§ **INFORMATION SHOWN**
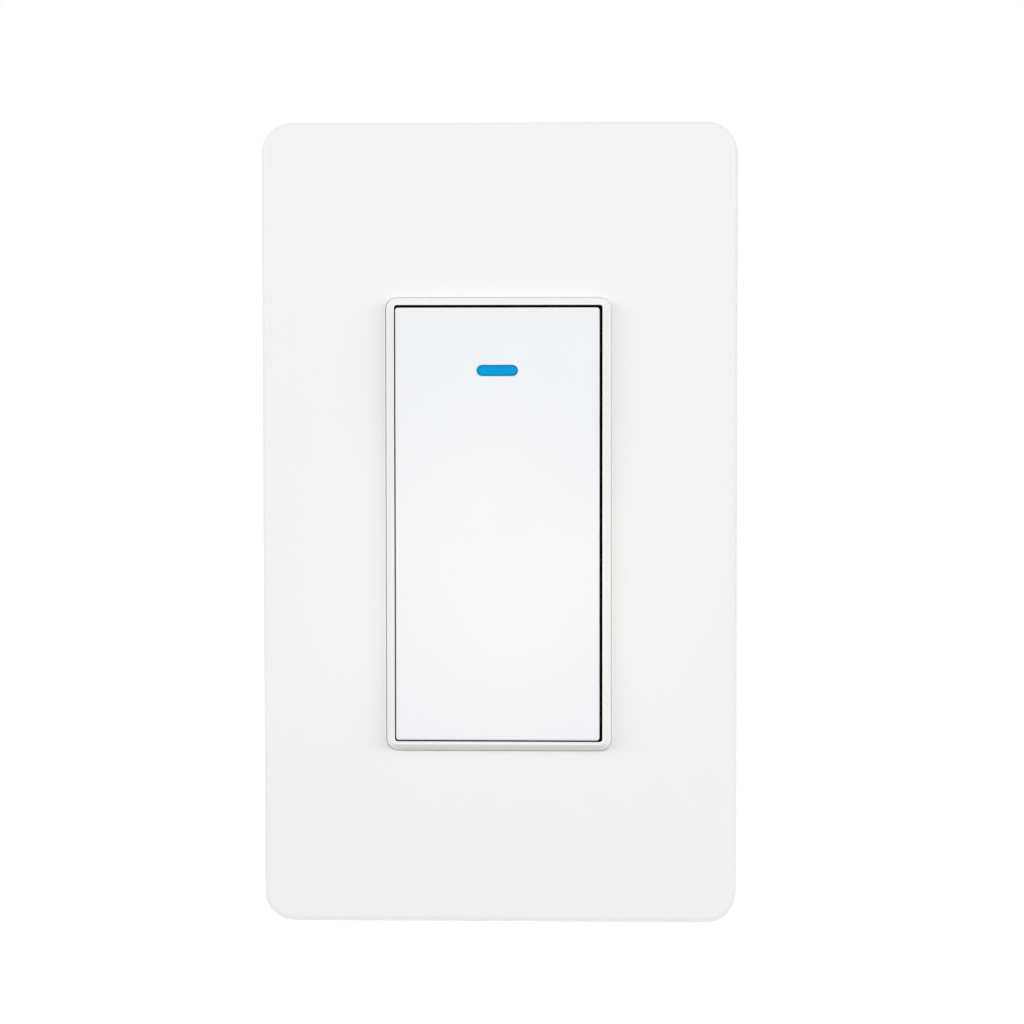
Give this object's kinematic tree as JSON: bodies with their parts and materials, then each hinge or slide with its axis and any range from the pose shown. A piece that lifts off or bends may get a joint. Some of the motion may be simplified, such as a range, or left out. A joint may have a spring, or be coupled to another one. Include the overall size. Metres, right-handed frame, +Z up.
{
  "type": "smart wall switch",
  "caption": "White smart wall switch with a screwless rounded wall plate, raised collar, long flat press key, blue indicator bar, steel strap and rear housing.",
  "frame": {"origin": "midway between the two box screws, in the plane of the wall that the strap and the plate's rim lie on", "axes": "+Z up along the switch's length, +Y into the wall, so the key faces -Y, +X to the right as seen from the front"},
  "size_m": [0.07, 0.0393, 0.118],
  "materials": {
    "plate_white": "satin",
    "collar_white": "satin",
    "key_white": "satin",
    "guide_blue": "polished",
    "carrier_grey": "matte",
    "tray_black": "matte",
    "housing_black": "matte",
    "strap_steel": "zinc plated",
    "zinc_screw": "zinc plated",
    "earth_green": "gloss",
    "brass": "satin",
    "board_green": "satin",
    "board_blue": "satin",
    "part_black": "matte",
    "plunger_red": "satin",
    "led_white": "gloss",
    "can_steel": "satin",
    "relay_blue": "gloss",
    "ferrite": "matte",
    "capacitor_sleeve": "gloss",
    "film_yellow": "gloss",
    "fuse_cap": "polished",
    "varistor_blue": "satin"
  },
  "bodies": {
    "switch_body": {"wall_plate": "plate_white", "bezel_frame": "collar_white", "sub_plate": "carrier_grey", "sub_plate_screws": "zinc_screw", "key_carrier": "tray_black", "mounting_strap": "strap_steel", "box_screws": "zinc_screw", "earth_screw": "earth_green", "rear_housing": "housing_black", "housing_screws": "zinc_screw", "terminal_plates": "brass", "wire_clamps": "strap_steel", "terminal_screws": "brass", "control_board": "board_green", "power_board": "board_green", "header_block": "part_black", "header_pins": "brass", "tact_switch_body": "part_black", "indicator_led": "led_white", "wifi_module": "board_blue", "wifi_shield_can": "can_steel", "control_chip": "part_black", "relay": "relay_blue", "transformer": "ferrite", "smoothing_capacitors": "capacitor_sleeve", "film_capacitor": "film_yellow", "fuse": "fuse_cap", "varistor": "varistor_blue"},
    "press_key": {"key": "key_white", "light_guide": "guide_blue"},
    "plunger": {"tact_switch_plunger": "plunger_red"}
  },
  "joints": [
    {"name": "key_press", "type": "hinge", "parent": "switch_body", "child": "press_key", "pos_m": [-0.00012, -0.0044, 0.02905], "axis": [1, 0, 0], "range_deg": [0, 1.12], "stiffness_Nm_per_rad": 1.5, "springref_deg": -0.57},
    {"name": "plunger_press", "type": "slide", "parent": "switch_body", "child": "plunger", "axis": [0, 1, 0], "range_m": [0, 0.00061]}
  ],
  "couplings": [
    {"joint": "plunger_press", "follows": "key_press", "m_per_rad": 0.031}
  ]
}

§ **THE REQUEST**
Copy out all of the data exactly, leaving nothing out.

§ **TASK OUTPUT**
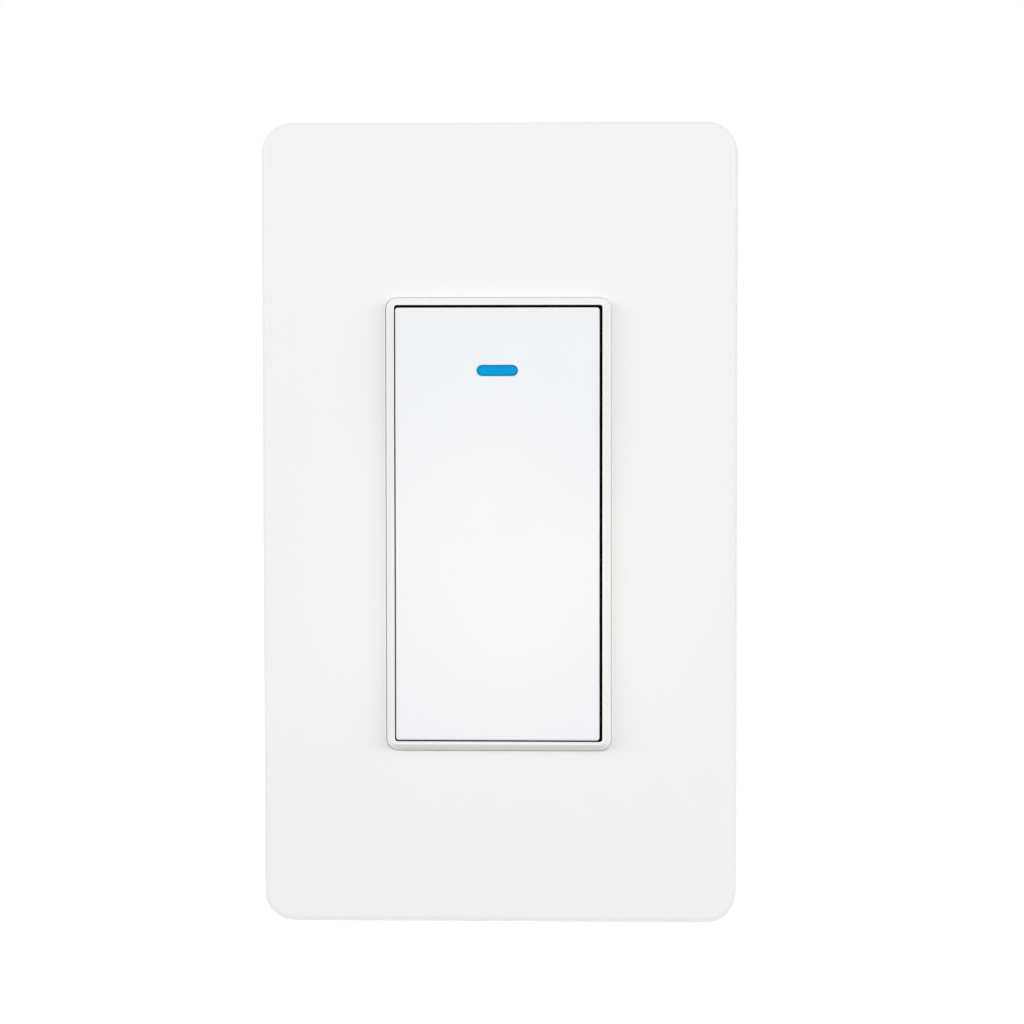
Give this object's kinematic tree as JSON: bodies with their parts and materials, then each hinge or slide with its axis and any range from the pose shown. A piece that lifts off or bends may get a joint. Some of the motion may be simplified, such as a range, or left out. A joint may have a spring, or be coupled to another one. Include the overall size. Metres, right-handed frame, +Z up.
{
  "type": "smart wall switch",
  "caption": "White smart wall switch with a screwless rounded wall plate, raised collar, long flat press key, blue indicator bar, steel strap and rear housing.",
  "frame": {"origin": "midway between the two box screws, in the plane of the wall that the strap and the plate's rim lie on", "axes": "+Z up along the switch's length, +Y into the wall, so the key faces -Y, +X to the right as seen from the front"},
  "size_m": [0.07, 0.0393, 0.118],
  "materials": {
    "plate_white": "satin",
    "collar_white": "satin",
    "key_white": "satin",
    "guide_blue": "polished",
    "carrier_grey": "matte",
    "tray_black": "matte",
    "housing_black": "matte",
    "strap_steel": "zinc plated",
    "zinc_screw": "zinc plated",
    "earth_green": "gloss",
    "brass": "satin",
    "board_green": "satin",
    "board_blue": "satin",
    "part_black": "matte",
    "plunger_red": "satin",
    "led_white": "gloss",
    "can_steel": "satin",
    "relay_blue": "gloss",
    "ferrite": "matte",
    "capacitor_sleeve": "gloss",
    "film_yellow": "gloss",
    "fuse_cap": "polished",
    "varistor_blue": "satin"
  },
  "bodies": {
    "switch_body": {"wall_plate": "plate_white", "bezel_frame": "collar_white", "sub_plate": "carrier_grey", "sub_plate_screws": "zinc_screw", "key_carrier": "tray_black", "mounting_strap": "strap_steel", "box_screws": "zinc_screw", "earth_screw": "earth_green", "rear_housing": "housing_black", "housing_screws": "zinc_screw", "terminal_plates": "brass", "wire_clamps": "strap_steel", "terminal_screws": "brass", "control_board": "board_green", "power_board": "board_green", "header_block": "part_black", "header_pins": "brass", "tact_switch_body": "part_black", "indicator_led": "led_white", "wifi_module": "board_blue", "wifi_shield_can": "can_steel", "control_chip": "part_black", "relay": "relay_blue", "transformer": "ferrite", "smoothing_capacitors": "capacitor_sleeve", "film_capacitor": "film_yellow", "fuse": "fuse_cap", "varistor": "varistor_blue"},
    "press_key": {"key": "key_white", "light_guide": "guide_blue"},
    "plunger": {"tact_switch_plunger": "plunger_red"}
  },
  "joints": [
    {"name": "key_press", "type": "hinge", "parent": "switch_body", "child": "press_key", "pos_m": [-0.00012, -0.0044, 0.02905], "axis": [1, 0, 0], "range_deg": [0, 1.12], "stiffness_Nm_per_rad": 1.5, "springref_deg": -0.57},
    {"name": "plunger_press", "type": "slide", "parent": "switch_body", "child": "plunger", "axis": [0, 1, 0], "range_m": [0, 0.00061]}
  ],
  "couplings": [
    {"joint": "plunger_press", "follows": "key_press", "m_per_rad": 0.031}
  ]
}